Kenyan Liose Chepkinyeny, also new at Terra Madre, is a producer of ash yogurt from the district of West Pokot. The yogurt is produced from cow or goat milk mixed with ash of the native cromwo tree. “It helps us, women and children, survive in the period when men are away with the animals,” explains Chepkinyeny.

“Being here at Terra Madre gives us hope. It helps us to continue the struggle to bring added value to our products. We are making progress, but we still have miles to go.” Chepkinyeny said that there are now over 500 members in the Kenyan network, which is growing.

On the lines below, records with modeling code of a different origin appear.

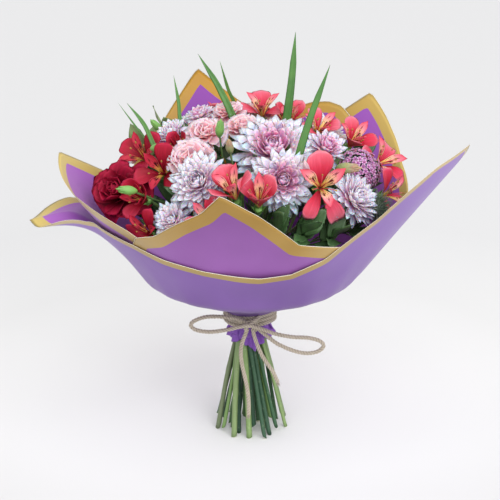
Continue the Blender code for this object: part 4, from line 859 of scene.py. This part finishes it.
# by kind, in shares of the radius: the base's depth, and the calyx's length and half-width
baseForms = {
    "mum": (0.22, 0.16, 0.2), "rose": (0.45, 0.3, 0.24), "carnation": (0.3, 0.7, 0.22),
    "floret": (0.3, 0.2, 0.2), "coral": (0.55, 0.3, 0.14), "crimson": (0.55, 0.3, 0.14),
    "thistle": (0.3, 0.15, 0.14), "else": (0.3, 0.3, 0.14),
}
greenFills = ("stem", "cut", "leaf", "calyx", "foliage", "stripedBud", "pinkBud", "thistle", "grass")
greenSlots = {name: index for index, name in enumerate(greenFills)}


class Head:
    def __init__(self, name):
        self.name = name
        self.kind, centre, radius, facing, *spin = heads[name]
        self.radius = radius * mm
        self.centre = np.array(centre) * mm + axisAt
        self.axes = axesFor(facing)
        self.axis = self.axes[:, 2]
        self.spin = math.radians(sum(spin))
        depth, long, wide = np.array(baseForms.get(self.kind, baseForms["else"])) * self.radius
        self.base = self.centre - self.axis * depth
        self.calyxLong, self.calyxWide = long, wide
        self.draw = np.random.default_rng(sum(map(ord, name)) * 7)

    def placed(self, points):
        return insideFilm(self.base + points @ self.axes.T)

    def neck(self):
        if self.kind == "leaf":
            return self.centre - unit(self.centre - focus) * 0.95 * self.radius
        return self.base - self.axis * self.calyxLong


def insideFilm(points):
    # what would pass the film's inner face is bent back along it
    offset = points - axisAt
    radius = np.linalg.norm(offset[..., :2], axis=-1)
    sine = offset[..., 0] / np.maximum(radius, 1e-6)
    over = offset[..., 2] - film["creaseHeight"]
    slope = film["slopeFront"] + film["slopeSideMore"] * sine**2
    rise = (film["creaseRadius"] - film["waist"]) / (film["creaseHeight"] - film["neck"])
    limit = film["creaseRadius"] + over * np.where(over > 0, slope, rise)
    limit = np.maximum(limit - film["clearance"], 3 * mm)
    soft = film["softening"]
    past = np.maximum(radius - (limit - soft), 0)
    bent = np.where(past > 0, limit - soft + soft * (1 - np.exp(-past / soft)), radius)
    share = (bent / np.maximum(radius, 1e-6))[..., None]
    return axisAt + np.concatenate((offset[..., :2] * share, offset[..., 2:]), axis=-1)


mum = {
    "fullFrom": 25 * mm,  # the radius from which a bloom has its full number of petals
    "full": 150,
    "small": 92,
    "outline": ((0, 0.3, 0.65, 0.88, 1), (0.36, 0.74, 1.0, 0.88, 0.4)),
    "blush": ((0.6, 1.1), (0.3, 0.72)),  # shares of the petals between which the pink comes in
    "pinker": ("chrysanthemum_1", "chrysanthemum_2", "chrysanthemum_4", "chrysanthemum_7"),
}


def mumParts(head):
    # petals spiral in from flat and long to upright and short; the innermost curl over the heart
    r, draw = head.radius, head.draw
    full = r > mum["fullFrom"]
    count = mum["full"] if full else mum["small"]
    q = np.linspace(0, 1, count)
    azimuth = np.arange(count) * goldenAngle + draw.normal(0, 0.1, count)
    pitch = np.radians(-14 + 92 * q**0.92) + draw.normal(0, 0.09, count)
    curl = 0.15 + 0.85 * q + draw.normal(0, 0.16, count)
    length = r * (1.04 - 0.62 * q**1.1) * draw.uniform(0.9, 1.08, count)
    width = r * (0.315 - 0.08 * q) * draw.uniform(0.85, 1.15, count) * (1 if full else 1.2)
    cup = draw.uniform(0.25, 0.6, count)
    strips = petalStrips(
        azimuth, pitch, curl, length, width, cup, r * (0.16 - 0.13 * q), r * (0.04 + 0.1 * q), 7, 5,
        mum["outline"], 0.2, twist=draw.normal(0, 0.22, count))
    blush = smoothStep(q, *mum["blush"][head.name in mum["pinker"]])
    return [shellPart(head.placed(strips), 0.25 * mm, tone=blush * draw.uniform(0.7, 1, count))]


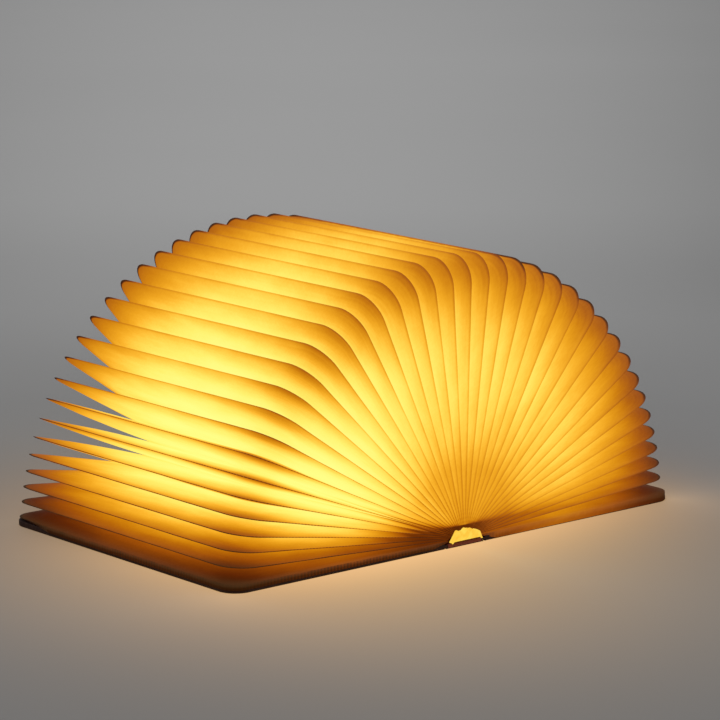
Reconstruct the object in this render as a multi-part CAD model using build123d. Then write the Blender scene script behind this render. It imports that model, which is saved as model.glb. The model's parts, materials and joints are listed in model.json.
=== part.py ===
from build123d import *
import math
import os

# Folding book lamp, opened flat on a table. X runs across the covers, Y along the spine, Z up.
# The origin is on the table, under the middle of the spine. All sizes are in millimetres.

# ---- Pleated shade: one C-shaped pleat ("page") per node ----
PAGE_COUNT = 39
PAGE_HEIGHT = 208.0  # along the spine
PAGE_DEPTH = 161.5  # from the spine to the ridge at the fore-edge
PLEAT_DEPTH = 50.0  # from a ridge fold in to the valley fold
SHEET = 0.15  # one leaf of the non-woven sheet
RIDGE_CORNER = 14.0
VALLEY_CORNER = 8.0
CORNER_STEPS = 4
VALLEY_GAP = 0.24  # between the valley edges of two neighbouring pages
FOLD_DEPTH = 0.8  # the creased ridge, where both leaves are pressed together
INNER_SLIT = 0.04  # left between the two leaves where the pleat is closed
PAGE_FOOT = 0.3  # the page starts this far off its own hinge line
FAN_EDGE_ANGLE = 0.3  # between the last page and the table
FAN_WAVES = (3.5, -6.4, -0.8, -1.9)  # degrees: how the fan departs from even spacing

# ---- Spine ----
STACK_HALF_WIDTH = 12.0  # half the closed stack of pages
ROOT_ARCH = (12.2, 5.6)  # half width and height of the arch that the hinge lines lie on
ARCH_CLEARANCE = 0.3
ARCH_WALL = 0.6
ARCH_FOLDS = 36  # straight strips that the arch is creased into
SPINE_BOARD = 2.0
CLOTH = 0.4
HOOD_RISE = 7.2
HOOD_WALL = 0.5
HOOD_GAP = 0.3
HOOD_LENGTH = 1.7
HOOD_RUFFLES = 9
RUFFLE_HEIGHT = 0.5

# ---- Covers ----
HINGE_X = 14.6
HINGE_Z = 1.5
BEAD_RADIUS = 0.9
CRADLE_CLEARANCE = 0.2
CRADLE_LIP = 0.4
HINGE_STRIP = 0.8
HINGE_REACH = 1.8  # from the bead's axis to the cover board
BOARD = 2.4
TURN_IN = 0.3  # the cloth where it is folded over the board
TURN_IN_WIDTH = 9.0
ENDPAPER = 0.2
ENDPAPER_MARGIN = 0.3
COVER_OVERHANG = 0.5
COVER_CORNER = 12.0
CLOTH_EDGE_ROUND = 0.35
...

In addition to fighting for survival, African farmers in the Terra Madre network are also addressing larger issues of the continent. Following the 2009 famine in Uganda, Edward Mukiibi – the Slow Food convivium leader in Mukuno, central Uganda – has developed a programme to create school gardens where kids can grow their own vegetables. This year, over 1,000 students participate in this project in 31 schools.

At this year’s Terra Madre, Slow Food announced its commitment to a global campaign against land grabbing. According to the organisation, 50 million hectares of arable land in Africa, South America, Asia and Eastern Europe have been or are in the process of being bought or leased by foreign governments or corporations. On these lands, monocultures, particularly for biofuels, are replacing small-scale farming.

“Slow Food is a small entity,” Carlo Petrini said in Torino, “but this is not a time for parochialism. We want to strengthen rapports with all organisations and movements that work for food sovereignty, that fight against food being considered a commodity.”